Brazil — mixed wet/dry pattern and record shipments keep markets balanced

Central Brazil saw useful showers that helped pod set in soybeans and first-corn areas, while other central-west and southeast areas face emerging dryness and heat risk later in January; consultancies and ministries revised production and shipment estimates modestly but noted areas to watch. These mixed conditions left Brazil a two-edged factor: improved outcomes for some southern and central areas but lingering yield risk where rains are thin.

Brazil’s record 2025 soy exports and strong December corn/soy shipment numbers supported the global availability argument that keeps long-term pressure on prices even as weather risks create episodic support.

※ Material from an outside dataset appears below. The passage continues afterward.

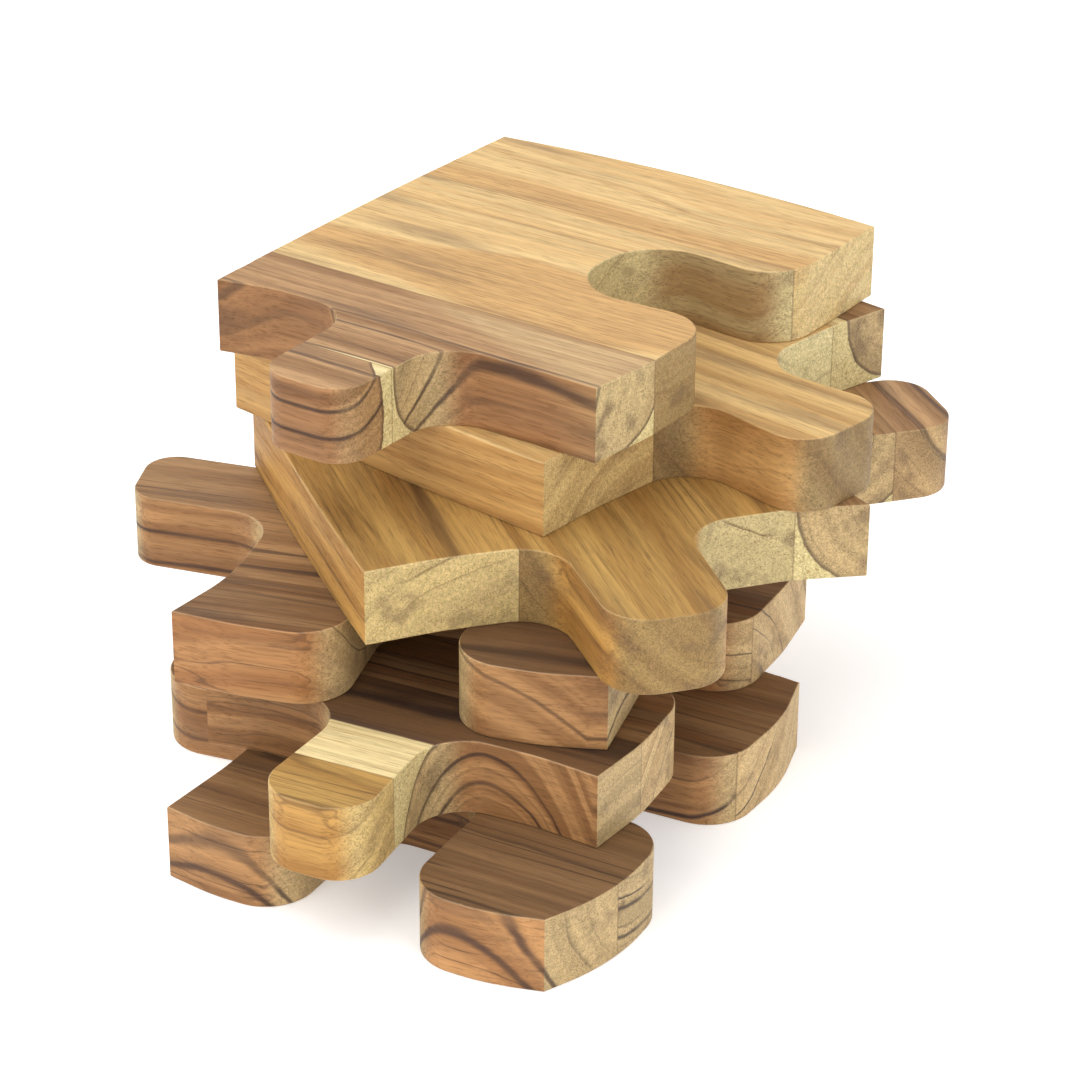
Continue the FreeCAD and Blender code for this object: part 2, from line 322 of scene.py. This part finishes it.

China buying and state actions kept soybean flows and volatility elevated

China continued to be an active buyer of U.S. soybeans (multiple private sales and Sinograin activity), and Sinograin’s announced 1.1 MMT auction for Jan.13 plus repeated commercial buys through the week provided mechanical support under Chicago soy complex while creating intra-week volatility. The presence of both large private sales and state auction activity left soybeans sensitive to any further China reports.

Net effect: Chinese buying is supportive for soymeal/soybeans and is a primary reason funds reduced net shorts or trimmed longs at various points, creating choppy trade but an overall constructive demand backdrop for the oilseed complex.

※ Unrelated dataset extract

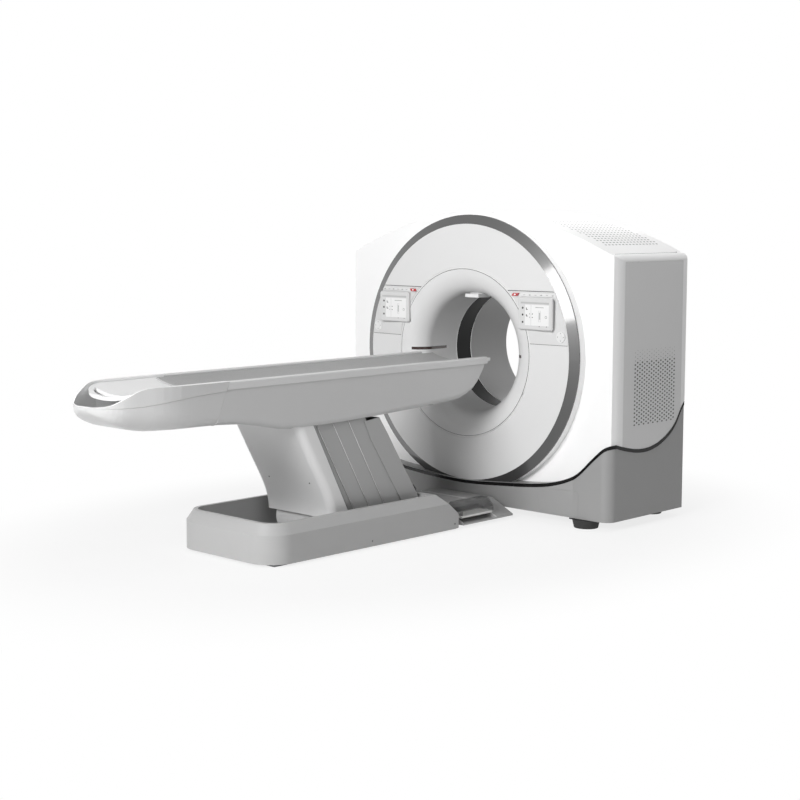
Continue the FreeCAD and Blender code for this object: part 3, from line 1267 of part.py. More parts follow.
def above_slope(drop):
    (top_y, top_z), (low_y, low_z) = base_slope
    grade = (low_z - top_z) / (low_y - top_y)
    start = (top_y - slope_reach, top_z - grade * slope_reach - drop)
    end = (low_y + slope_reach, low_z + grade * slope_reach - drop)
    return prism_x([start, end, (end[0], far), (start[0], far)], -far, far)


def make_base(nodes):
    slope_drop = cover_wall / math.cos(math.atan2(base_slope[0][1] - base_slope[1][1],
                                                  base_slope[1][0] - base_slope[0][0]))
    outer = base_block(0, 0).cut(above_slope(0))
    inner = base_block(cover_wall, overshoot).cut(above_slope(slope_drop))
    shell = outer.cut(inner)
    liner_outer = plan_block(well_half_width + well_wall, well_y[0] - well_wall, well_y[1] + well_wall,
                             well_corner + well_wall, well_corner / 2 + well_wall, base_plate_thickness,
                             base_top_z)
    liner_inner = plan_block(well_half_width, well_y[0], well_y[1], well_corner, well_corner / 2, 0,
                             base_top_z + overshoot)
    liner = liner_outer.common(outer)
    shell = joined([shell, liner]).cut(liner_inner)
    screw = rod_x(base_screw_y[0], base_screw_z, small_screw_radius, base_half_width - cover_wall,
                  base_half_width + small_screw_proud)
    screws = []
    for y in base_screw_y:
        head = screw.copy()
        head.translate(V(0, y - base_screw_y[0], 0))
        screws += [head, mirrored(head)]
    nodes["table_base_shell"] = joined([shell] + screws)

    plate = box(-base_plate_half_width, base_plate_half_width, base_plate_y[0], base_plate_y[1], 0,
                base_plate_thickness)
    cheek = box(base_side_x[0], base_side_x[1], base_side_y[0], base_side_y[1], base_plate_thickness,
                base_side_top_z)
    pieces = [plate, cheek, mirrored(cheek)]
    for y in (front_pivot_y, rear_pivot_y):
        pieces.append(rod_x(y, lift_pivot_z, shaft_radius, -base_side_x[1], base_side_x[1]))
    for index, y in enumerate(strip_pin_y):
        end = strip_first_x + strip_pitch_x * index + strip_thickness
        pin = rod_x(y, lift_pivot_z, strip_pivot_radius, base_side_x[0], end)
        pieces += [pin, mirrored(pin)]
    frame = joined(pieces)
    anchor_x = base_anchor[0]
    for y in base_anchor[1:]:
        for x in (-anchor_x, anchor_x):
            frame = frame.cut(rod_z(x, y, base_anchor_radius, -overshoot, base_plate_thickness + overshoot))
    nodes["table_base_frame"] = frame

    gear = rod_x(rear_pivot_y, lift_pivot_z, lift_gear_radius, -lift_gear_half_width, lift_gear_half_width)
    drive = joined([gear, box(*lift_motor_box)])
    nodes["lift_drive_unit"] = drive.cut(rod_x(rear_pivot_y, lift_pivot_z, shaft_radius, -far, far))


def make_pedals(nodes):
    outline = platform_outline + [(-x, z) for x, z in platform_outline[::-1]]
    void_outline = platform_inner_outline + [(-x, z) for x, z in platform_inner_outline[::-1]]
    outer = prism_y(outline, platform_y[0], platform_y[1])
    void = prism_y(void_outline, platform_y[0] + cover_wall, platform_y[1] - cover_wall)
    keep = box(recess_x - recess_wall, far, recess_y[0] - recess_wall, recess_y[1] + recess_wall, 0, far)
    void = void.cut(both_sides(keep))
    recess = box(recess_x, far, recess_y[0], recess_y[1], recess_floor_z, far)
    platform = outer.cut(void).cut(both_sides(recess))
    pin = rod_y(pedal_pin[0], pedal_pin[1], pedal_pin_radius, recess_y[0] - recess_wall,
                recess_y[1] + recess_wall)
    nodes["pedal_platform"] = joined([platform, pin, mirrored(pin)])

    hood = prism_y(hood_outline, recess_y[0], recess_y[1])
    inner = [(x + (hood_wall if x < recess_x + hood_wall else -hood_wall), z - hood_wall)
             for x, z in hood_outline]
    hollow = prism_y(inner, recess_y[0] + hood_wall, recess_y[1] - hood_wall)
    toe = box(recess_x + hood_wall, far, recess_y[0] + hood_wall, recess_y[1] - hood_wall, 0, toe_opening_z)
    hood = hood.cut(hollow).cut(toe)
    nodes["pedal_hoods"] = pair(hood)

    y0 = recess_y[0] + pedal_end_gap
    y1 = recess_y[1] - pedal_end_gap
    plate = box(pedal_pin[0], pedal_outer_x, y0, y1, pedal_z[0], pedal_z[1])
    soft = [edge for edge in plate.Edges if edge.BoundBox.XMin > pedal_outer_x - overshoot
            and edge.BoundBox.YLength > overshoot]
    plate = plate.makeFillet(pedal_round, soft)
    pedal = joined([plate, rod_y(pedal_pin[0], pedal_pin[1], pedal_boss_radius, y0, y1)])
    pedal = pedal.cut(rod_y(pedal_pin[0], pedal_pin[1], pedal_pin_radius + running_clearance, -far, far))
    nodes["foot_pedal_right"] = pedal
    nodes["foot_pedal_left"] = mirrored(pedal)


nodes = {}
make_gantry_covers(nodes)
make_front_face(nodes)
make_buttons(nodes)
make_skirt(nodes)
make_gantry_frame(nodes)
make_rotor(nodes)
make_table_top(nodes)
make_cradle(nodes)
make_table_frame(nodes)
set_on_arms(nodes)
make_column(nodes)
make_base(nodes)
make_pedals(nodes)

os.makedirs("parts", exist_ok=True)
for name, shape in nodes.items():
    placed = shape.copy()
    placed.translate(V(0, -anchor_mid_y, 0))
    bounds = placed.BoundBox
    print("%-22s solids %2d volume %9.1f cm3  x %7.1f %7.1f  y %8.1f %8.1f  z %7.1f %7.1f  %s" % (
        name, len(placed.Solids), placed.Volume / 1000, bounds.XMin, bounds.XMax, bounds.YMin, bounds.YMax,
        bounds.ZMin, bounds.ZMax, "ok" if placed.isValid() else "INVALID"))
    placed.exportStep("parts/" + name + ".step")
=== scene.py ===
import math

import bmesh
import bpy
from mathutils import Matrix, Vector
from mathutils.bvhtree import BVHTree


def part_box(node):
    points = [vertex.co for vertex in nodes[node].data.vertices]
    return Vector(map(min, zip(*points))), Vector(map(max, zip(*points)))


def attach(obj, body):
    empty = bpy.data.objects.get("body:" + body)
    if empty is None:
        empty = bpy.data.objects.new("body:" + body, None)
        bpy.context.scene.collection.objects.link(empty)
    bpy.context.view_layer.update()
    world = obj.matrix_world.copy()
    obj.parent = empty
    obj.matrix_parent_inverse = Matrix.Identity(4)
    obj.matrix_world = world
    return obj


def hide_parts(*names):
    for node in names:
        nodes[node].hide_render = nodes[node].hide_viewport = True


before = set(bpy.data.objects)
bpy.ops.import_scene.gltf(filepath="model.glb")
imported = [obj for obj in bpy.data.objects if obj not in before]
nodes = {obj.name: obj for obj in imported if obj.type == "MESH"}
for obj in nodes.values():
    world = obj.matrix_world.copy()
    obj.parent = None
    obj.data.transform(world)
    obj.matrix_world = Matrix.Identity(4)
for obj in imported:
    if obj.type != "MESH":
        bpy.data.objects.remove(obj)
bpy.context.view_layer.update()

scene = bpy.context.scene
ringPlane = -0.390      # the ring's rear outer edge, on y
boreHeight = 0.938
base = "gantry_and_base"
sides = (("Right", 1), ("Left", -1))
print("frame loaded:", len(nodes), "nodes")


# node helpers: a socket that can be added, multiplied and so on, and one method that adds any other node

def feed(tree, node, key, value):
    if isinstance(value, Wire):
        tree.links.new(value.socket, node.inputs[key])
    else:
        node.inputs[key].default_value = value


class Wire:
    def __init__(self, tree, socket):
        self.tree = tree
        self.socket = socket

    def maths(self, operation, first, second=0.0, clamp=False):
        node = self.tree.nodes.new("ShaderNodeMath")
        node.operation = operation
        node.use_clamp = clamp
        feed(self.tree, node, 0, first)
        feed(self.tree, node, 1, second)
        return Wire(self.tree, node.outputs[0])

    def __add__(self, other):
        return self.maths("ADD", self, other)

    def __radd__(self, other):
        return self.maths("ADD", other, self)

    def __sub__(self, other):
        return self.maths("SUBTRACT", self, other)

    def __rsub__(self, other):
        return self.maths("SUBTRACT", other, self)

    def __mul__(self, other):
        return self.maths("MULTIPLY", self, other)

    def __rmul__(self, other):
        return self.maths("MULTIPLY", other, self)

    def __truediv__(self, other):
        return self.maths("DIVIDE", self, other)

    def __mod__(self, other):
        return self.maths("MODULO", self, other)

    def __pow__(self, other):
        return self.maths("POWER", self, other)

    def __gt__(self, other):
        return self.maths("GREATER_THAN", self, other)

    def clamped(self):
        return self.maths("ADD", self, 0.0, clamp=True)

    def sine(self):
        return self.maths("SINE", self)

    def larger(self, other):
        return self.maths("MAXIMUM", self, other)

    def siblings(self):
        # every output of the node that this one comes from, by name
        return {socket.name: Wire(self.tree, socket) for socket in self.socket.node.outputs}


class NodeBoard:
    def __init__(self, tree):
        self.tree = tree
        tree.nodes.clear()

    def node(self, kind, settings=None, inputs=None, output=0):
        node = self.tree.nodes.new(kind)
        for key, value in (settings or {}).items():
            setattr(node, key, value)
        for key, value in (inputs or {}).items():
            feed(self.tree, node, key, value)
        return Wire(self.tree, node.outputs[output]) if node.outputs else None

    def vector(self, x, y, z):
        return self.node("ShaderNodeCombineXYZ", {}, {0: x, 1: y, 2: z})


class Finish(NodeBoard):
    def __init__(self, name):
        self.material = bpy.data.materials.new(name)
        self.material.use_nodes = True
        super().__init__(self.material.node_tree)
        self.output = self.tree.nodes.new("ShaderNodeOutputMaterial")
        self.shader = self.tree.nodes.new("ShaderNodeBsdfPrincipled")
        self.tree.links.new(self.shader.outputs[0], self.output.inputs[0])

    def set(self, key, value):
        feed(self.tree, self.shader, key, value)

    def place(self):
        return self.node("ShaderNodeTexCoord", output="Object")

    def axes(self):
        return self.node("ShaderNodeSeparateXYZ", {}, {"Vector": self.place()}).siblings().values()

    def noise(self, scale, detail=2.0, stretch=(1, 1, 1)):
        place = self.place()
        if stretch != (1, 1, 1):
            place = self.node("ShaderNodeMapping", {}, {"Vector": place, "Scale": stretch})
        return self.node("ShaderNodeTexNoise", {}, {"Vector": place, "Scale": scale, "Detail": detail})

    def mix(self, share, first, second):
        return self.node("ShaderNodeMix", {"data_type": "RGBA"}, {0: share, 6: first, 7: second}, output=2)

    def bump(self, height, strength, distance):
        inputs = {"Height": height, "Strength": strength, "Distance": distance}
        return self.node("ShaderNodeBump", {}, inputs)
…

U.S. export data and inspections showed strong marketing-year pace for corn and mixed soy/wheat signals

Weekly and monthly shipment & export-sales data painted a differentiated picture: corn commitments and shipments year-to-date were well ahead of last year and USDA targets (supportive for corn prices), while soybean shipments were down year-on-year in some reports even as recent sales recovered toward trade expectations. Wheat export commitments were above last year on a marketing-year basis but showed week-to-week variability. Markets parsed these reports as supportive for corn, mixed for soy, and cautiously bullish for wheat given the Black Sea issues.

Freight, river and port logistics remain a structural constraint for U.S. corn/soy flows into export channels

Mississippi River barge shipments fell and St. Louis barge rates ticked higher during the week; low river levels and episodic rainfall arrivals mean U.S. logistical basis can tighten rapidly, favoring nearby basis for export-shippable corn and soybeans and adding a modest supportive bent to CBOT nearby contracts. Traders continued to monitor river notes for shipment bottlenecks and seasonal demand into export programs.

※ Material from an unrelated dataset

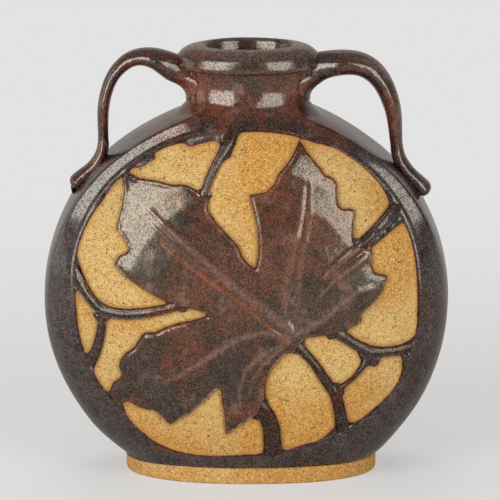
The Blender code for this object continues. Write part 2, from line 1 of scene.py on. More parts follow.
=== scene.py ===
# %% [markdown]
# # A two-handled moon flask with a maple leaf in relief
# The flask is hand-built stoneware: two dished halves joined at the rim, an oval neck
# with a rolled collar, two pulled straps and a low foot. An iron glaze covers all but
# the foot and the sunk panels, where the sandy clay is bare. The frame holds the
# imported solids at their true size, and each piece made here stands for one of them.

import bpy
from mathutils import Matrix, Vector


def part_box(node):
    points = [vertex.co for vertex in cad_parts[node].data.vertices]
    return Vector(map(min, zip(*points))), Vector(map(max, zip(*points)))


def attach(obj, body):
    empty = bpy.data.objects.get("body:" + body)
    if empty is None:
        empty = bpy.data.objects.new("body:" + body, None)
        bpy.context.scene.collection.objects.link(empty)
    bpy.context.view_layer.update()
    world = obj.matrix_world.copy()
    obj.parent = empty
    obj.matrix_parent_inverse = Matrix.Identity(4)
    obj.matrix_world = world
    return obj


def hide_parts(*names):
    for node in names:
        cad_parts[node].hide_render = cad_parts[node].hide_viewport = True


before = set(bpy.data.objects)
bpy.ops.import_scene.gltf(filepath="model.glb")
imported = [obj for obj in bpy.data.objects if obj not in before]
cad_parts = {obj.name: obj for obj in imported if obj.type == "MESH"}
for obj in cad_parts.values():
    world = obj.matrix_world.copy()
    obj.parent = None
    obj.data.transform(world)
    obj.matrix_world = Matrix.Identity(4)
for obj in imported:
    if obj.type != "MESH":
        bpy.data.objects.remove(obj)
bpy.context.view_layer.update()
print("solids in the frame:", len(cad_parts))

# %% [markdown]
# ## The flask's sizes
# These are the sizes the solids were made with. They are repeated here in metres,
# because the pieces below are pressed over the same hump.

# %% Sizes
import math

import bmesh
import bpy
import numpy as np
from mathutils import Vector, noise
from mathutils.bvhtree import BVHTree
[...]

Energy, biofuels and crush dynamics provided cross-commodity drivers

Ethanol production data and industry moves were supportive for corn demand; weekly ethanol output remained near the level needed to meet USDA corn-for-ethanol usage projections and expansion projects (e.g., Poet doubling Indiana capacity) were flagged as multi-year demand increases for corn. Vegetable-oil dynamics—lower palm oil at times and policy moves in Indonesia/Malaysia—kept soyoil and thus crush/bean balance in focus. These energy and biofuels factors created a constructive demand narrative for corn and mixed pressure/support for soy complex depending on crush margins.

Positioning & funds flows added to intra-week swings

CFTC/COT snapshots during the week showed funds moving in both directions across the complex: managed money increased net shorts in CBT wheat while reducing net shorts in some Kansas contracts; corn funds trimmed net shorts mid-week and then fluctuated; soybean spec longs were pared to multi-week lows before partial recovery. The net effect was heightened sensitivity to headlines—fund flows amplified moves on Black Sea and China news and created quick intra-week reversals.

CBOT Chicago
SRW Wheat month 03.26 05.26 07.26 09.26
USD/mt 190.06 194.28 198.69 203.74
Corn month 03.26 05.26 07.26 09.26
USD/mt 175.48 178.63 181.19 178.44
Soybeans month 01.26 03.26 05.26 07.26
USD/mt 385.26 390.40 394.81 399.68

 

EURONEXT Paris
Wheat month 03.26 05.26 09.26 12.26
EUR/mt 191.75 192.75 196.25 201.50
Corn month 03.26 06.26 08.26 11.26
EUR/mt 191.50 192.50 196.50 196.00
Rapeseed month 02.26 05.26 08.26 11.26
EUR/mt 471.00 464.50 450.75 454.75

 

Wheat — Mar 26 CBOT wheat ended the week narrowly higher, finishing the latest session at $5.17 1/4 after trading between roughly $5.10 1/2 and $5.18 during the week; the dominant theme was export disruption and port strikes in Ukraine that tightened near-term Black Sea availability and provided the main supporting impulse, while U.S. export sales and stocks expectations left room for further headline-driven volatility.

Corn — Mar 26 CBOT corn closed the week marginally higher at $4.45 3/4, with the week witnessing a narrow trade band (mixing $4.44 1/2 to $4.46 3/4) as strong year-to-date export commitments and steady ethanol demand underpinned prices; logistical risks on the Mississippi River and South Korean tender activity added episodic support, while improved South American weather tempered larger rallies.

Soybeans — Jan 26 CBOT soybeans finished the week essentially unchanged to marginally firmer, closing at $10.48 1/2 after mid-week highs above $10.52 3/4; Chinese buying and private sales propped nearby sentiment, and Sinograin auction/news created intraday swings, while South American harvest/shipments and Argentina rain prospects were the offsetting factors that limited sustained upside.